*Available data*
++++++

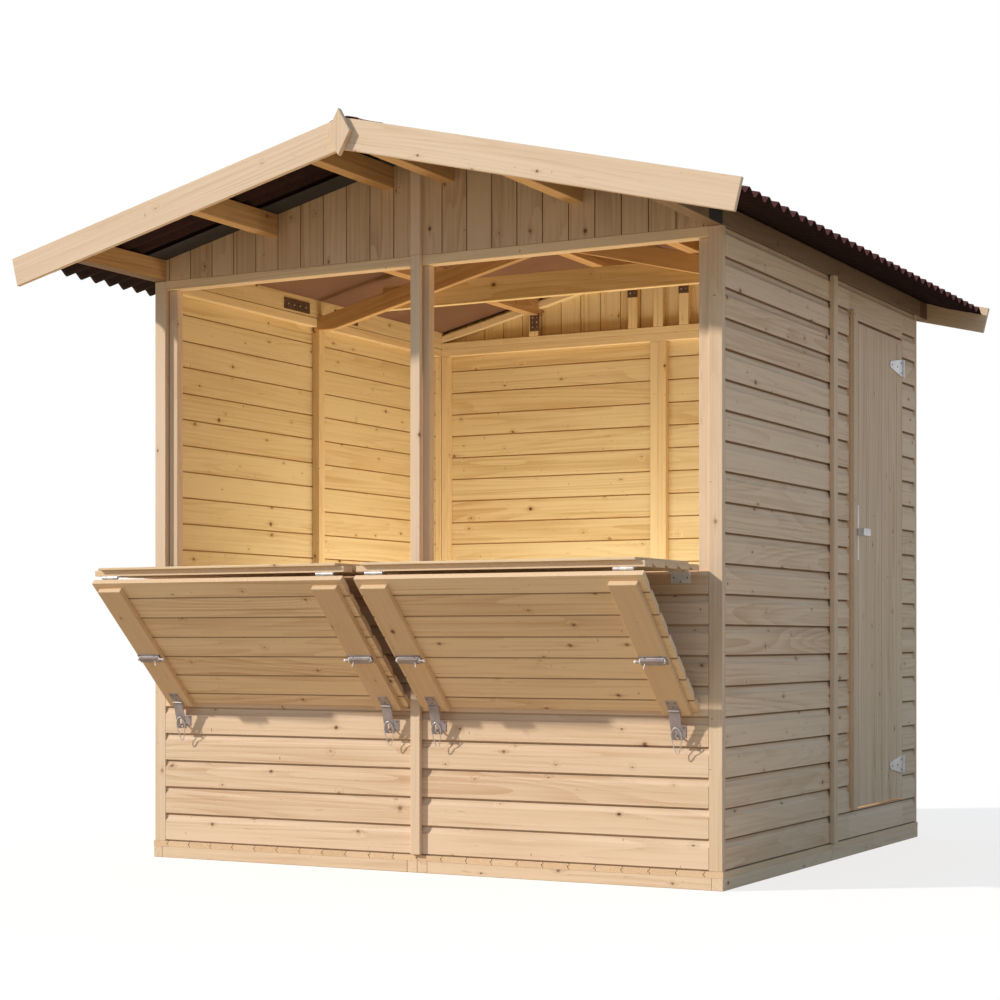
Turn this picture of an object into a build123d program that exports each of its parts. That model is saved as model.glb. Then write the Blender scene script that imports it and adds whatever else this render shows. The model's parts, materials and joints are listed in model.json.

++++++

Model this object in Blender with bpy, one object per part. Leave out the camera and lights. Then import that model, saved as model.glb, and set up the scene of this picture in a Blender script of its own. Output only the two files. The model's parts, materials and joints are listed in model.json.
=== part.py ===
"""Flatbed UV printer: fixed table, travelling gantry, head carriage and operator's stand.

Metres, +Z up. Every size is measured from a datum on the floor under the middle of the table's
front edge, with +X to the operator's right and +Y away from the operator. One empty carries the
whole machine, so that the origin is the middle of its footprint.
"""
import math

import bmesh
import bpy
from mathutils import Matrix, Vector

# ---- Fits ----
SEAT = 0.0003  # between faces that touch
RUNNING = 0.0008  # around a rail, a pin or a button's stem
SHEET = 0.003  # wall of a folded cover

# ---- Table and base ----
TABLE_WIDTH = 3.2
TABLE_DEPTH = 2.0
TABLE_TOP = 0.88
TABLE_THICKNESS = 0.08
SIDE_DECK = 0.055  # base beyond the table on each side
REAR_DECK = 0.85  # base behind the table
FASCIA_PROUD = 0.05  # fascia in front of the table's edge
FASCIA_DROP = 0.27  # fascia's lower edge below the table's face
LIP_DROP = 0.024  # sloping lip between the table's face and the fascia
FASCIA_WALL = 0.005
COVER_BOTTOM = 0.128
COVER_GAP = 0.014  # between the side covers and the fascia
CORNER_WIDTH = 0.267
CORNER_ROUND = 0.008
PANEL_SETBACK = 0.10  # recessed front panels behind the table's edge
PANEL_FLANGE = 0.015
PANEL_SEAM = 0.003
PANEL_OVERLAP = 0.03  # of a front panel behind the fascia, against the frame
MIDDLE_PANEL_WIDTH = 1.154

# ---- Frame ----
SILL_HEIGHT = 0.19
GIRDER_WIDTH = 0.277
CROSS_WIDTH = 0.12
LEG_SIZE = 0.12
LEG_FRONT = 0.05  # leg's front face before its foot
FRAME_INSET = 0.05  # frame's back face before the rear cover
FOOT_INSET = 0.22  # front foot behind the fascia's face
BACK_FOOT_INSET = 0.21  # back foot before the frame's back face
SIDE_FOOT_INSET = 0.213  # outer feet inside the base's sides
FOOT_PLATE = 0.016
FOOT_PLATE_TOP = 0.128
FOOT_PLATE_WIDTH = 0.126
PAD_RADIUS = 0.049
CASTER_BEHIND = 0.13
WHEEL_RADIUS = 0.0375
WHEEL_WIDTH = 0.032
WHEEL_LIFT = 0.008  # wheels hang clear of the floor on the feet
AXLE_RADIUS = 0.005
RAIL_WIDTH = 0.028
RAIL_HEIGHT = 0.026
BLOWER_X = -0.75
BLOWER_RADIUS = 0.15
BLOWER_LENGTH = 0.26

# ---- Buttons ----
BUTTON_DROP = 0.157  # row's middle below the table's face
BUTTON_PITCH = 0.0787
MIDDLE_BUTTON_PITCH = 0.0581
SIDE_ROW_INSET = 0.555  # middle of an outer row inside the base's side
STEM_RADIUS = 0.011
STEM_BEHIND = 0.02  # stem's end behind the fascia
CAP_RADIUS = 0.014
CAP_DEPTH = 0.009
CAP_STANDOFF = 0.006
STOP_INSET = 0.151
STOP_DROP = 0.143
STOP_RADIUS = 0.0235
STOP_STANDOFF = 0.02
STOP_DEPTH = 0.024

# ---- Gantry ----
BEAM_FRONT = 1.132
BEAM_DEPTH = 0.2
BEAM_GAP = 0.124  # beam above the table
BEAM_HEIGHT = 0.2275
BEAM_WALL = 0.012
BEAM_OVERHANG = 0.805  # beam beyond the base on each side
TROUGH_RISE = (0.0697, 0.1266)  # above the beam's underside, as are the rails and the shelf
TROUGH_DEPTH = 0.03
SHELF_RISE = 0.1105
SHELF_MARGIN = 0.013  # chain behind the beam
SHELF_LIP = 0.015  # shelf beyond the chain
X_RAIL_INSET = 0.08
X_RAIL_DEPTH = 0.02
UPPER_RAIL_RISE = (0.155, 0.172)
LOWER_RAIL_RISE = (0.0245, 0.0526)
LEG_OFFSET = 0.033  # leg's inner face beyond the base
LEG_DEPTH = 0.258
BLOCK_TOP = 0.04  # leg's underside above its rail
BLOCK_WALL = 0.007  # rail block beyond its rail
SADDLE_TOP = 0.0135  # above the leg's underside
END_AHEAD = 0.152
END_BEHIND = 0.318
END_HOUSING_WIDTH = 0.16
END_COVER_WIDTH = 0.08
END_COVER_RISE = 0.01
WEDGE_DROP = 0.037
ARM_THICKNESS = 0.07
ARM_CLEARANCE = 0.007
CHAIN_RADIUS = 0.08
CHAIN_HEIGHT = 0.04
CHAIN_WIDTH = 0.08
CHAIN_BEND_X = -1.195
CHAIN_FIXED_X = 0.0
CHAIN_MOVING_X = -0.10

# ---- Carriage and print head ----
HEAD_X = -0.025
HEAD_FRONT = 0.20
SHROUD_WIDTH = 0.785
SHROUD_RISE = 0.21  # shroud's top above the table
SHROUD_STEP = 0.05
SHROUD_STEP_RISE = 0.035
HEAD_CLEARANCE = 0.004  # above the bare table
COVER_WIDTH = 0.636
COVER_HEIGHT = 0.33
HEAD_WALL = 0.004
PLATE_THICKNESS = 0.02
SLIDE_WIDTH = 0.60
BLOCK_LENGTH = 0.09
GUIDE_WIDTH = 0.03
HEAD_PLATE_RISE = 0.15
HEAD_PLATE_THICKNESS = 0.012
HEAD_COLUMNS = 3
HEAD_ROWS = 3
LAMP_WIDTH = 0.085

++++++

Search the records above for the string "script". Copy every line that contains it.

*The result*
Turn this picture of an object into a build123d program that exports each of its parts. That model is saved as model.glb. Then write the Blender scene script that imports it and adds whatever else this render shows. The model's parts, materials and joints are listed in model.json.
Model this object in Blender with bpy, one object per part. Leave out the camera and lights. Then import that model, saved as model.glb, and set up the scene of this picture in a Blender script of its own. Output only the two files. The model's parts, materials and joints are listed in model.json.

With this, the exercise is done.